A défaut de pouvoir visiter l’exposition parisienne, vous pouvez vous procurer le catalogue chez les éditions HYX ; quelques extraits sont consultables sur le site de l’éditeur orléanais. Cet ouvrage est dès plus instructif. Et comme on dit : Les expositions passent … les livres restent. En voici une brève lecture !
 ©Neurones, les intelligences simulées, collection Mutations/Créations, éditions HYX, 2020, Orléans.
L’objet cerveau
Dans la préface du catalogue, ces quelques mots résument bien les intentions de l’exposition : « Représenter l’intelligence, modéliser la cognition humaine, la répliquer et l’étendre. » Hugues Vinet, le directeur de l’innovation à l’IRCAM (associé à l’événement) rajoute cela : « Nous avons une compréhension encore limitée des représentations du monde propres aux réseaux profonds. » Toutes ces paroles sonnent comme un programme pour un équipement public « virtuel » à penser et dessiner par les futur.es architectes 5.0.
Le découpage et le graphisme du catalogue Neurones, les intelligences simulées permettent de mettre en évidence, avec un certain brio, l’importance de l’évolution de la représentation du cerveau.
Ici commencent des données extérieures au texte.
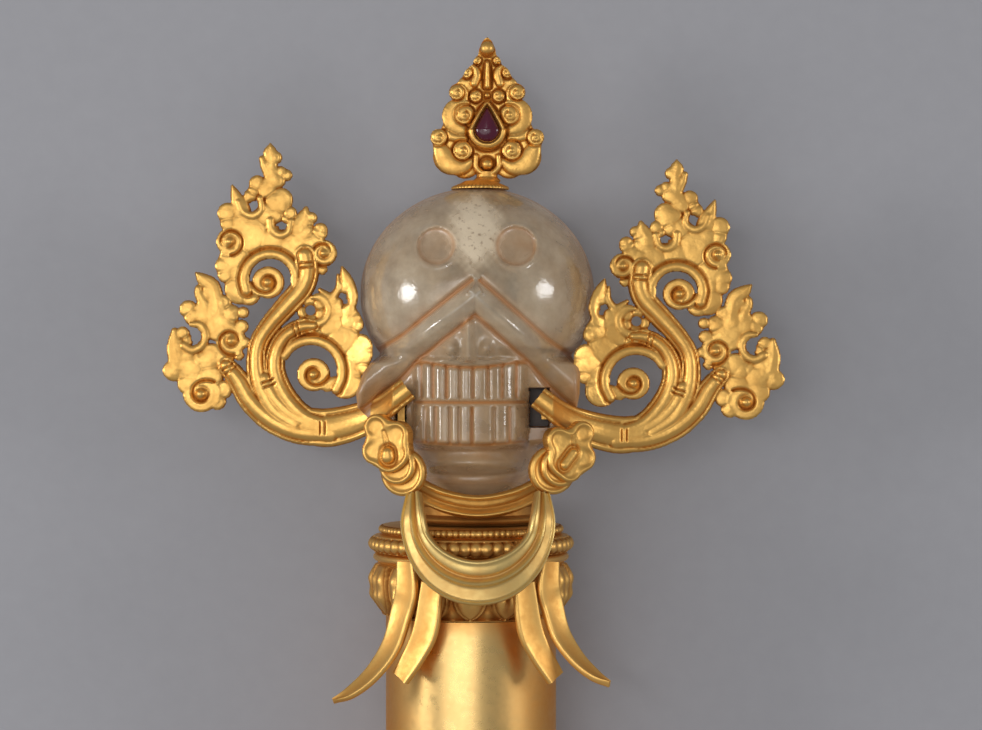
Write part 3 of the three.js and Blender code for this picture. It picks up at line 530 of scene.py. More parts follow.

Cette architecture du livre renforce l’hypothèse de départ de toute cette entreprise, à savoir, montrer les parentés entre les représentations du cerveau depuis le quattrocento et celles menées par nos chercheurs en sciences, en art et en architecture, depuis environ la Tête avec cellules de ventricules de Ibn Sina, dit Avicenne (circa 1347).
Dans cet ouvrage, trois grands axiomes - L’intelligence des jeux, le cyber-zoo, les arbres - sont développés afin de nous aider à comprendre notre cerveau, nos neurones, et pourquoi et comment l’humain s’essaie à en recréer des versions computationnelles regroupées sous le concept d’Intelligence Artificielle (IA). Tout un appareil critique est mis en place. Composé d’essais, de graphes (tableaux chronologiques des évolutions technologiques à partir du cerveau et de l’IA) et de notices sur les œuvres sélectionnées, ce dispositif permet d’explorer le basculement de notre monde physique - basé sur la matière, l’énergie et les ondes - dans un nouveau monde, celui de l’information, qui repose sur des machines, des réseaux, des données et des algorithmes (1). Les trois axiomes précités s’évertuent à traduire le changement de schéma mental opéré par ce nouveau paradigme.
Au travers l’histoire du cerveau, celle de l’IA affirme ses dimensions artificielles aux répercutions sociales, économiques et politiques immenses. Nous sommes au début d’une nouvelle ère que certain.es artistes se sont emprésé.es d’ingurgiter et de transformer afin de ne pas laisser la main au seul.es informaticien.nes. Cette volonté des artistes de se confronter aux révolutions techniques a souvent été la seule manière de préserver notre humanité depuis la nuit des temps. Comme le dit la co-commissaire de l’exposition Camille Langlois : « La gestion des flux d’information et leur traitement avec l’architecture des réseaux déplacent les frontières de l’art. »
Voyons maintenant comment les scientifiques-artistes ont pu et su inventer un nouveau monde de synthèse, basé sur les données et les calculs, et comment ils l’ont envisagé comme une extension artificielle de nos cerveaux organiques.
 ©Neurones, les intelligences simulées, collection Mutations/Créations, éditions HYX, 2020, Orléans.
L’intelligence des jeux, le cyber-zoo, les arbres …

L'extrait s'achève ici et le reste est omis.